Aim of the task =
Pick out every line holding the string "bodies" and copy it.

Source material =
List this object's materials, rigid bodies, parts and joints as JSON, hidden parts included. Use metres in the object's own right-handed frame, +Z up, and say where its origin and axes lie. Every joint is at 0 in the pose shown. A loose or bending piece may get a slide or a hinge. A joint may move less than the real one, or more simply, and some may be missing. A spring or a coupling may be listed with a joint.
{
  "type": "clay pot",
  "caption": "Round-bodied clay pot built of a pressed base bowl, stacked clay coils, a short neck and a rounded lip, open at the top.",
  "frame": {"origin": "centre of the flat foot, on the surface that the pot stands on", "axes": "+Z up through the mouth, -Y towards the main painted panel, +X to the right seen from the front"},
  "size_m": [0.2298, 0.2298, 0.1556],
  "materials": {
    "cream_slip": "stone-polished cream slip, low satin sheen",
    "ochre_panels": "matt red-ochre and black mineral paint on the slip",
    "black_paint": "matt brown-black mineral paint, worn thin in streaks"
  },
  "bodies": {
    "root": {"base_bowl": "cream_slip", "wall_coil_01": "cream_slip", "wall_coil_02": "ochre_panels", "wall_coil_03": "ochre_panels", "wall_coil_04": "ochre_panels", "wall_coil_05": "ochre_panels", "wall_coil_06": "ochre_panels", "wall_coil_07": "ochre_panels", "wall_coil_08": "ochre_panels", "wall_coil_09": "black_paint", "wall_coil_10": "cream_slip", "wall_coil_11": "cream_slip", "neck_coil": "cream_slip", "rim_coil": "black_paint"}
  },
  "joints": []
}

The answer =
List this object's materials, rigid bodies, parts and joints as JSON, hidden parts included. Use metres in the object's own right-handed frame, +Z up, and say where its origin and axes lie. Every joint is at 0 in the pose shown. A loose or bending piece may get a slide or a hinge. A joint may move less than the real one, or more simply, and some may be missing. A spring or a coupling may be listed with a joint.
  "bodies": {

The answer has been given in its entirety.